Random formation, inelastic response and scale effects in paper.

Abstract

We consider the constitutive law of paper and its relation to a spatially inhomogeneous, random paper structure, the so-called formation. Under biaxial tensile loading, paper may be taken as an elastic-plastic hardening material, modelled here by a hyperbolic tangent law. The fact that paper is a quasi-two-dimensional solid offers a chance to inspect its formation via a basis-weight distribution (mass per unit area), and then carry out cross-correlations of two planar fields: the formation versus the strain (or stress) field resulting from a fine-mesh finite-element simulation of a sheet of paper subjected to a specified in-plane loading.
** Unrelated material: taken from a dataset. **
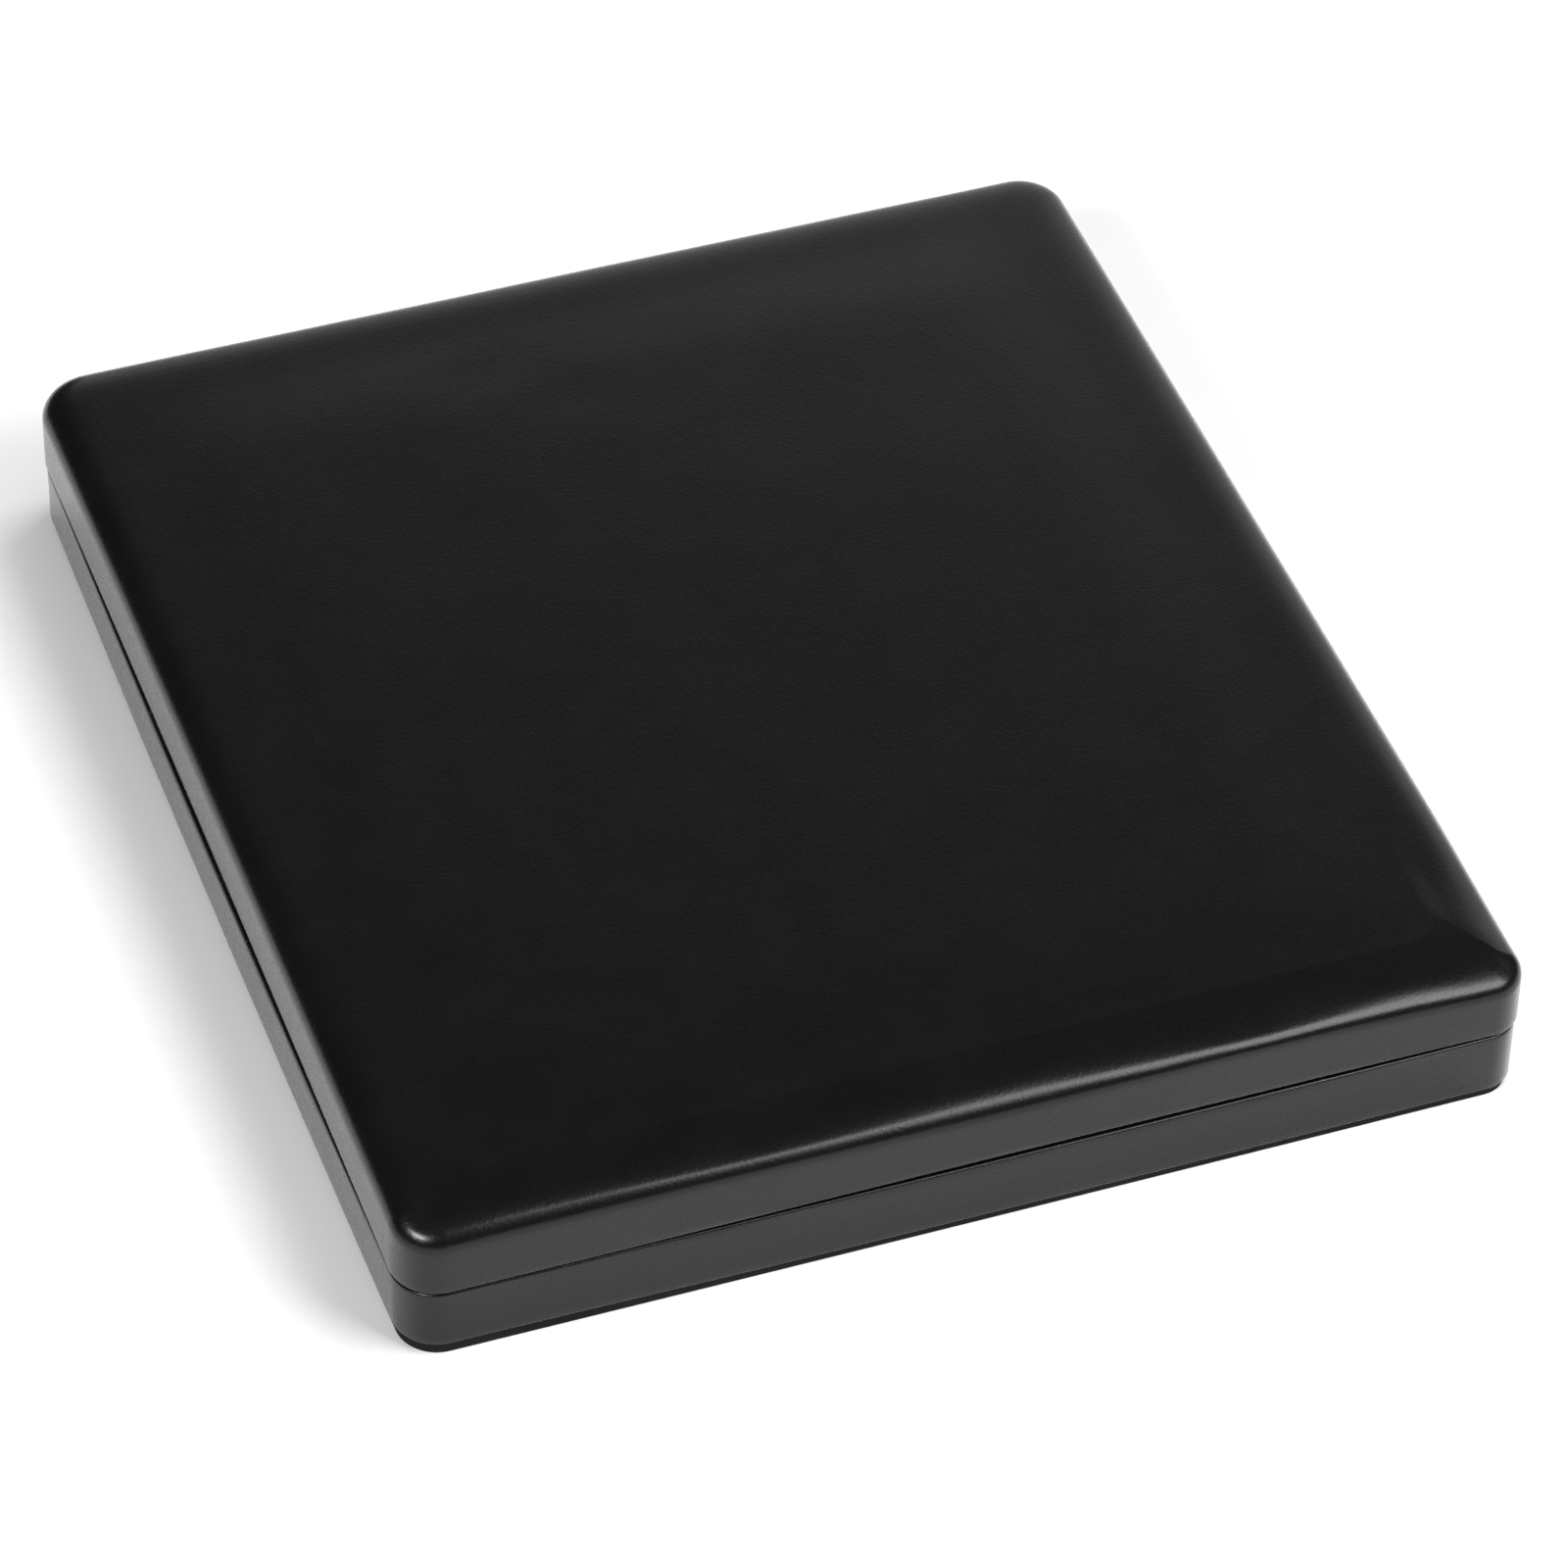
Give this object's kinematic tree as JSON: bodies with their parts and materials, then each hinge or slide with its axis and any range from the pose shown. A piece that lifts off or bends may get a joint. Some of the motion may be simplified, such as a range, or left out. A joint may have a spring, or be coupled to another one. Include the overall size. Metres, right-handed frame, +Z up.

The simulation requires an assumption of constitutive coefficients as a function of formation, and the higher the resultant cross-correlation, the better the assumed constitutive law. With this methodology we conclude that the higher the basis-weight, the higher the local stiffness and strength of the paper (on millimetre scales) in two very different cases: a Crayola sketch-paper and a paperboard. We next set up a Boolean model of paper formation, where each grain plays the role of a floc of cellulose fibres. First, we employ a computational-mechanics fibre-network model to demonstrate the effects of formation on non-uniform strain fields in the elastic regime. Moving on to the inelastic regime, we treat flocs as continuum ellipses, and, employing the resulting relation between formation and constitutive coefficients, we study scale-dependent homogenization of paper and establish that the representative volume element in the sense of Hill (1963 J. Mech. Phys. Solids 11, 357-372) is approximately reached on scales about 10 times larger than the floc size.